I used to believe in OJ Mayo. Him being "the man" isn't a good thing. I'll go with 30-35 wins. More than that and I would be very surprised.


----------



## Bubbles (Nov 12, 2005)

RebelMike09 said:


> You guys are underestimating the kind of growth this team is going to have. Sanders will be much better this season and so will Henson. Then you've got OJ who gets to be the man for the first time in his career.


Believe me, I want this team to grow, but I want them to lose while doing so this season. A top ten pick from the upcoming draft would be nice.


----------



## ATLien (Jun 18, 2002)

Hopefully they get the 8th seed and knock Atlanta into the lottery.


----------



## Bucks4Ever91 (Sep 17, 2013)

Prince said:


> Believe me, I want this team to grow, but I want them to lose while doing so this season. A top ten pick from the upcoming draft would be nice.


Not going to happen


----------



## LeGoat06 (Jun 24, 2013)

49


----------



## Luke (Dec 7, 2008)

34-38 range.

Making the playoffs this year would be terrible for this franchise.


----------



## Bucks4Ever91 (Sep 17, 2013)

I disagree. I'd rather have the 15th pick and make the playoffs than have a 10-14 pick and miss out. I think this team has a good enough core of young players to go forward with and even a 15th pick in the draft will help


----------



## Dornado (May 26, 2003)

41... I think this team is better balanced than last years team and there should be some internal development with guys like Sanders and Henson. The coaching staff and the impact of that change is the big unknown for me.


----------



## Bucks4Ever91 (Sep 17, 2013)

I think Mayo is the biggest unknown... He could easily be a 25 ppg player with his talent but he is still a risk when it comes to locker room chemistry.


----------



## RollWithEm (Jul 16, 2002)

Dornado said:


> The coaching staff and the impact of that change is the big unknown for me.

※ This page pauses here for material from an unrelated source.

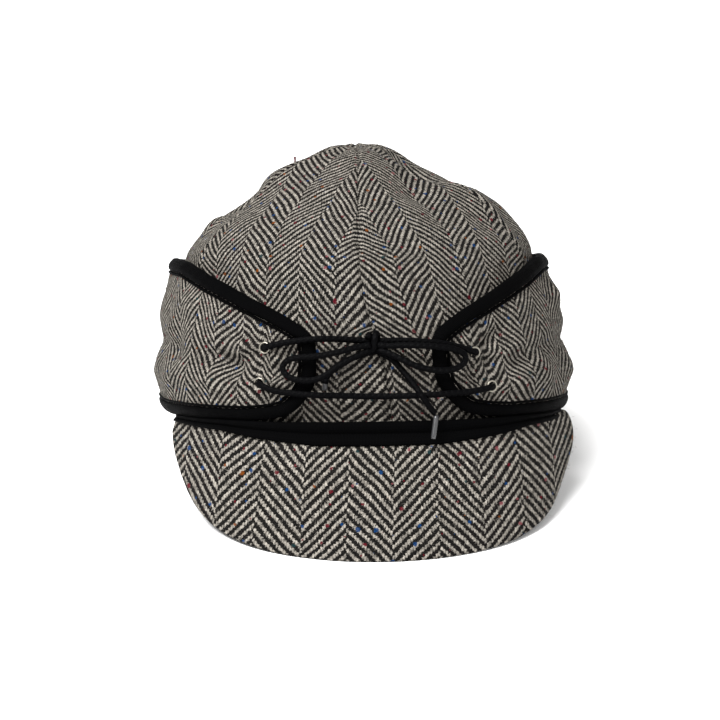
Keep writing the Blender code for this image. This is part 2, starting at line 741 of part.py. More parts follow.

That's only a part of what makes this team's record difficult to predict. If Henson's defense improves and so does Sanders' offense, this team could be nasty. Luke Ridnour, Gary Neal, and Carlos Delfino are all more reliable professionals than Milwaukee is used to having off their bench. This team could be decent... or they could be bad. Bad would be better for them longterm given the quality of this draft class.


----------



## Bucks4Ever91 (Sep 17, 2013)

RollWithEm said:


> That's only a part of what makes this team's record difficult to predict. If Henson's defense improves and so does Sanders' offense, this team could be nasty. Luke Ridnour, Gary Neal, and Carlos Delfino are all more reliable professionals than Milwaukee is used to having off their bench. This team could be decent... or they could be bad. Bad would be better for them longterm given the quality of this draft class.


I think there is a ton of potential already here we need to grow this team through wins not semi-tanking.


----------